Dying with gratitude and grace

Not long ago while preaching I shared a story about one of my struggles and how I was trying to push through it.  It had to do with a now 5-year daily battle with my little daughter Abbey’s medical problems.

There have been a dozen various surgeries, several collective weeks in the hospital, and many thousand therapy sessions to try to begin to deal with all of this.  There is also a not-so-promising diagnosis in our forecast ahead.  My wife and I tend to talk about these things every night around 9:30pm, which probably isn’t healthy.  It’s a constant thing that we just live with.

After the service a woman I’d never met approached me.  Her troubled countenance prepared me for what could be an intense conversation.  She kindly shared how much she appreciated what I’d said about my struggle, and shared a similar one of her own.  Through tears she humbly asked me how my wife and I had gotten through this crushing experience.  Then it was my turn to talk.

“We didn’t.”

Then the tears really began flowing.  That bittersweet moment when the soul stops hiding and expresses itself in all the mess and fragility of humanity.  I’d known her for one minute, but suddenly all the formalities of human relationship were bypassed and there we were, soul to soul.

There is a powerful freedom being able to say these two words, “we” and “didn’t”.  It means that I have begun to accept pain in my life with gratitude, and it means that I can be honest.

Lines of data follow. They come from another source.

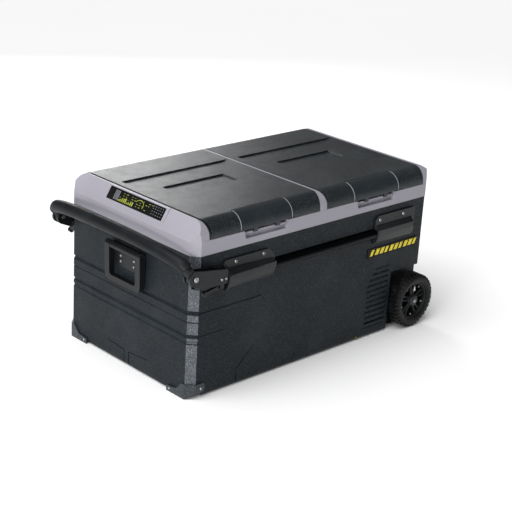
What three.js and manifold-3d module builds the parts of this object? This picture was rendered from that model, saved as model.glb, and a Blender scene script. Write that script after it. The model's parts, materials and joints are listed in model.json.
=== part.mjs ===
// Dual-zone compressor cooler fridge with a telescoping pull handle, two wheels and two latched lids.
// Millimetres, +Z up, +X along the length towards the wheels, origin at the centre of the base.
import * as THREE from "three";
import { mergeVertices } from "three/addons/utils/BufferGeometryUtils.js";
import Module from "manifold-3d";

const wasm = await Module();
wasm.setup();

// ---- driving dimensions -------------------------------------------------------------------------
const GAP = 0.3; // between touching pieces
const HALF_L = 410; // half the bezel's length
const HALF_W = 240; // half the bezel's width
const CORNER = 18.4; // plan chamfer of the upright corners
const BODY_INSET = 0.7; // body walls behind the bezel's face
const WALL = 5.5; // moulded shell wall
const BASE_ROUND = 12; // rounding of the bottom edges
const BEZEL_Z = 360; // bezel's lower edge
const DECK_Z = 395; // face that the lids close on
const TOP_Z = 438; // flat top of the lids
const ROLL_R = 37; // rounding of the lids' long edges

const LID_BOTTOM = DECK_Z + 1;
const LIDS = { left: [-374, -2], right: [8, 385] };
const LID_TAPER = { x: 9, y: ROLL_R };
const FIELD_HALF_W = 106; // recessed field in each lid
const SLOT_HALF_W = 28;
const SLOT_HALF_L = 103;

const MOUTH_HALF_W = 185; // inside width of both tubs
const MOUTHS = { left: [-355, -25], right: [31, 361] };
const TUB_FLOOR = 60;
const SHELF_Z = 235; // shallow floor of the right tub, over the machine bay
const SHELF_X = 150;
const SKIN = 2; // liner wall
const FLANGE_Z = 353.8;

const HINGE = { y: HALF_W + 6.5, z: DECK_Z - 2, pinR: 2.5, lugR: 5.5 };
const FLAP = { halfL: 82, top: 200.8, thick: 6, pocket: 8, axisY: 204, axisZ: 435, pinR: 1.2 };
const HOOKS = { spread: 36, halfW: 6.5, low: 387.5 };
const RECESS = { halfTop: 73, halfLow: 66, low: 375, depth: 14 };

const RAIL = { y: HALF_W, z: 293, outerR: 12, boreR: 10, slideR: 9.5 };
const RAIL_X = [-322, 344];
const CHANNEL = { z0: 278.5, z1: 307.5, deep: 14.5, end: 352 };
const PIVOT = { x: -427, y: 252, z: 321 };

const WHEEL = { x: 361, z: 75, r: 74.5, inner: 223, outer: 269 };
const WELL = { x: 284, y: 214, top: 168 };
const AXLE_R = 6;
const BAY = { x: 186, top: 205 };

const BAIL = { offset: 11.5, z: 308, halfW: 68, drop: 90, legY: 18, legX: 13, barZ: 14 };

// ---- materials ----------------------------------------------------------------------------------
const finish = (color, roughness, metalness = 0) =>
  new THREE.MeshStandardMaterial({ color, roughness, metalness });
const MAT = {
  body: finish(0x262c30, 0.72),
  lid: finish(0x32393c, 0.62),
  bezel: finish(0xaca8b4, 0.5),
  black: finish(0x0f1214, 0.5),
  grip: finish(0x1b1e20, 0.75),
  rubber: finish(0x141414, 0.85),
  display: finish(0x050607, 0.1),
  liner: finish(0xd9dcde, 0.45),
  foam: finish(0xd8c98e, 0.9),
  steel: finish(0xb9bbbd, 0.35, 0.9),
  castIron: finish(0x15171a, 0.6, 0.4),
  aluminium: finish(0xa8abad, 0.4, 0.9),
  board: finish(0x1f5a35, 0.6),
  badge: finish(0x0a0a0a, 0.35),
};

// ---- solids -------------------------------------------------------------------------------------
function solid(geometry) {
  const bare = geometry.index ? geometry.toNonIndexed() : geometry.clone();
  bare.deleteAttribute("normal");
  bare.deleteAttribute("uv");
  const merged = mergeVertices(bare, 1e-4);
  return new wasm.Manifold(
    new wasm.Mesh({
      numProp: 3,
      vertProperties: merged.attributes.position.array,
      triVerts: new Uint32Array(merged.index.array),
    }),
  );
}

function geometryOf(body) {
  const mesh = body.getMesh();
  const positions = new Float32Array(mesh.numVert * 3);
  for (let i = 0; i < mesh.numVert; i++)
    positions.set(mesh.vertProperties.subarray(i * mesh.numProp, i * mesh.numProp + 3), i * 3);
  return new THREE.BufferGeometry()
    .setAttribute("position", new THREE.BufferAttribute(positions, 3))
    .setIndex(new THREE.BufferAttribute(new Uint32Array(mesh.triVerts), 1));
}

const join = (first, ...others) => others.reduce((sum, next) => sum.add(next), first);
const cut = (first, ...tools) => tools.reduce((rest, tool) => rest.subtract(tool), first);

const shapeOf = (points) => new THREE.Shape(points.map(([a, b]) => new THREE.Vector2(a, b)));

function extruded(points, depth, holes = [], options = {}) {
  const shape = shapeOf(points);
  for (const hole of holes) shape.holes.push(shapeOf(hole));
  return new THREE.ExtrudeGeometry(shape, { depth, bevelEnabled: false, ...options });
}

const AXIS = {
  x: new THREE.Vector3(1, 0, 0),
  y: new THREE.Vector3(0, 1, 0),
  z: new THREE.Vector3(0, 0, 1),
};
const TURN = {
  x: new THREE.Matrix4().makeBasis(AXIS.y, AXIS.z, AXIS.x),
  y: new THREE.Matrix4().makeBasis(AXIS.x, AXIS.z, AXIS.y.clone().negate()),
};

// Prisms: an outline drawn across one axis and run along it.
const prismX = (outlineYZ, x0, x1, holes) =>
  solid(extruded(outlineYZ, x1 - x0, holes).applyMatrix4(TURN.x).translate(x0, 0, 0));
const prismY = (outlineXZ, y0, y1, holes) =>
  solid(extruded(outlineXZ, y1 - y0, holes).applyMatrix4(TURN.y).translate(0, y1, 0));
const prismZ = (outlineXY, z0, z1, holes) =>
  solid(extruded(outlineXY, z1 - z0, holes).translate(0, 0, z0));
const block = (x0, x1, y0, y1, z0, z1) =>
  solid(
    new THREE.BoxGeometry(x1 - x0, y1 - y0, z1 - z0).translate(
      (x0 + x1) / 2,
      (y0 + y1) / 2,
      (z0 + z1) / 2,
    ),
  );

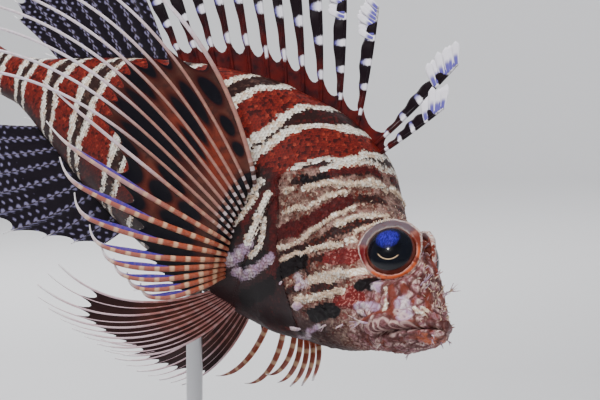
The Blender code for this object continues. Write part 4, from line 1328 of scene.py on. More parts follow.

First, the acceptance.  The final stage of grief is acceptance.  It does not mean that we have been completely fixed.  Often in first world Christianity, we search for a sanitized solution to our problems. In an attempt to reconcile our suffering and God’s goodness, we do injustice to both.  The cold and hard and sweet and amazing truth is that life is really hard but God is really good.

Accepting these and affirming both at the same time, whatever hell comes upon you or I, can take us to a deep place.  It is like Job famously says during his great trial:  “Though you slay me, I will trust in you.”  Or Daniel’s three friends, about to be thrown into the fire, defiantly proclaim:  “God can save us; but even if he doesn’t, he is good and he is God.”

Second, the honesty.  If our goal in every trial is to come out stronger, we would do well to give up now and save ourselves even more pain.  Sometimes we come out weaker.  As a friend of mine said recently, “Jeff, some things just kill you.”  Maybe that’s OK.

Being honest about this is, as I said, liberating.  And it frees others.  By admitting that I was still pretty broken and didn’t see not being broken as a possibility in my foreseeable future, I was telling my new friend that there is hope because I am still standing here smiling.  You may have a limp but you can still walk.  And walking is pretty good.

Jon Foreman of Switchfoot says it this way:  “All along I thought I was learning how to take, how to bend not how to break, how to laugh not how to cry.  Really I’ve been learning how to die.”

Are you dying today?  Do you wake up most mornings and lay down most nights with a crushing something on your mind?  If so, you have permission to not solve everything, to not be fixed, to be untogether and to not win this one.  Some of life’s symphonies remain unfinished.

Win or lose is not important.  The important thing is that you and I surrender to God in whatever he allows to come upon us, and allow his truth and glory to be expressed in the many deaths that we live through.

A great man once said something that paves the way for God’s glory in all of our hardship.  This man was Jesus, and this is what he said:  “Father, if there is any way to remove this from me, do it; but if not, your will be done, not mine.  Into your hands I commit my spirit.”